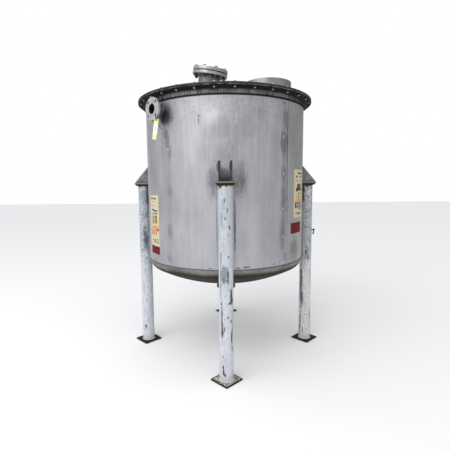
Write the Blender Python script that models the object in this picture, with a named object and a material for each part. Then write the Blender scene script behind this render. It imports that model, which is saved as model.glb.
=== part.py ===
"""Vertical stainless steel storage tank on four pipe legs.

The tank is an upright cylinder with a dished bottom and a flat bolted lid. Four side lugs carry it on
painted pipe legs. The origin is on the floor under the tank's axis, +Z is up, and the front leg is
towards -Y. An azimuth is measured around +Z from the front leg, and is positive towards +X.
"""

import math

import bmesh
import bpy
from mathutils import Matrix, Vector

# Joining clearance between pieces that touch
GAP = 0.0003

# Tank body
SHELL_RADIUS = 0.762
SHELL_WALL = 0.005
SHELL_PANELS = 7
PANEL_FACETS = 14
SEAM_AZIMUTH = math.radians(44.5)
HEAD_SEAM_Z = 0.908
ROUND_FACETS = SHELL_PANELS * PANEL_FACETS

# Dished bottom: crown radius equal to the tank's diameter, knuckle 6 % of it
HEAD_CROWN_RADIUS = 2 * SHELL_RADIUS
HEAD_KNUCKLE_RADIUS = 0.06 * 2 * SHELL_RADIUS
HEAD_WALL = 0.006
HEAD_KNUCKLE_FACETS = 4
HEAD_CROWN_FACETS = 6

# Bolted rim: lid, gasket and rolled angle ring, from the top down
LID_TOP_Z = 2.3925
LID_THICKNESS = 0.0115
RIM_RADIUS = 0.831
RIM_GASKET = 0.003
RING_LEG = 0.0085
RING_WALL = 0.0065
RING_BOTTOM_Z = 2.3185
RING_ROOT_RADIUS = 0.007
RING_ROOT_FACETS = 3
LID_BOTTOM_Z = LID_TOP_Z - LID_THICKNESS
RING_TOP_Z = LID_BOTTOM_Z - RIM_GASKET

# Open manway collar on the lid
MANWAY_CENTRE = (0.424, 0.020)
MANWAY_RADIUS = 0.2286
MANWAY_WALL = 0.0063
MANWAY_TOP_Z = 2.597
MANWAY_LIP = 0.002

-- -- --

- _TASK REQUIREMENTS_
Copy the material above back out, exactly as written.

- _TASK OUTPUT_
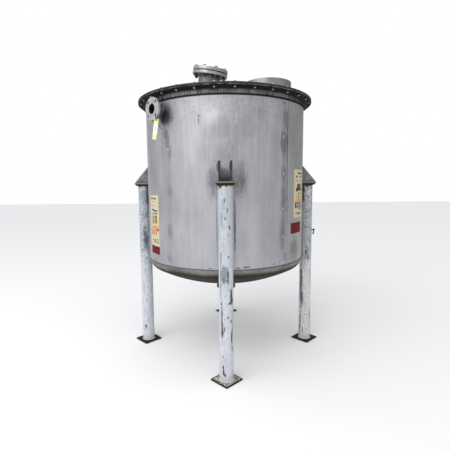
Write the Blender Python script that models the object in this picture, with a named object and a material for each part. Then write the Blender scene script behind this render. It imports that model, which is saved as model.glb.
=== part.py ===
"""Vertical stainless steel storage tank on four pipe legs.

The tank is an upright cylinder with a dished bottom and a flat bolted lid. Four side lugs carry it on
painted pipe legs. The origin is on the floor under the tank's axis, +Z is up, and the front leg is
towards -Y. An azimuth is measured around +Z from the front leg, and is positive towards +X.
"""

import math

import bmesh
import bpy
from mathutils import Matrix, Vector

# Joining clearance between pieces that touch
GAP = 0.0003

# Tank body
SHELL_RADIUS = 0.762
SHELL_WALL = 0.005
SHELL_PANELS = 7
PANEL_FACETS = 14
SEAM_AZIMUTH = math.radians(44.5)
HEAD_SEAM_Z = 0.908
ROUND_FACETS = SHELL_PANELS * PANEL_FACETS

# Dished bottom: crown radius equal to the tank's diameter, knuckle 6 % of it
HEAD_CROWN_RADIUS = 2 * SHELL_RADIUS
HEAD_KNUCKLE_RADIUS = 0.06 * 2 * SHELL_RADIUS
HEAD_WALL = 0.006
HEAD_KNUCKLE_FACETS = 4
HEAD_CROWN_FACETS = 6

# Bolted rim: lid, gasket and rolled angle ring, from the top down
LID_TOP_Z = 2.3925
LID_THICKNESS = 0.0115
RIM_RADIUS = 0.831
RIM_GASKET = 0.003
RING_LEG = 0.0085
RING_WALL = 0.0065
RING_BOTTOM_Z = 2.3185
RING_ROOT_RADIUS = 0.007
RING_ROOT_FACETS = 3
LID_BOTTOM_Z = LID_TOP_Z - LID_THICKNESS
RING_TOP_Z = LID_BOTTOM_Z - RIM_GASKET

# Open manway collar on the lid
MANWAY_CENTRE = (0.424, 0.020)
MANWAY_RADIUS = 0.2286
MANWAY_WALL = 0.0063
MANWAY_TOP_Z = 2.597
MANWAY_LIP = 0.002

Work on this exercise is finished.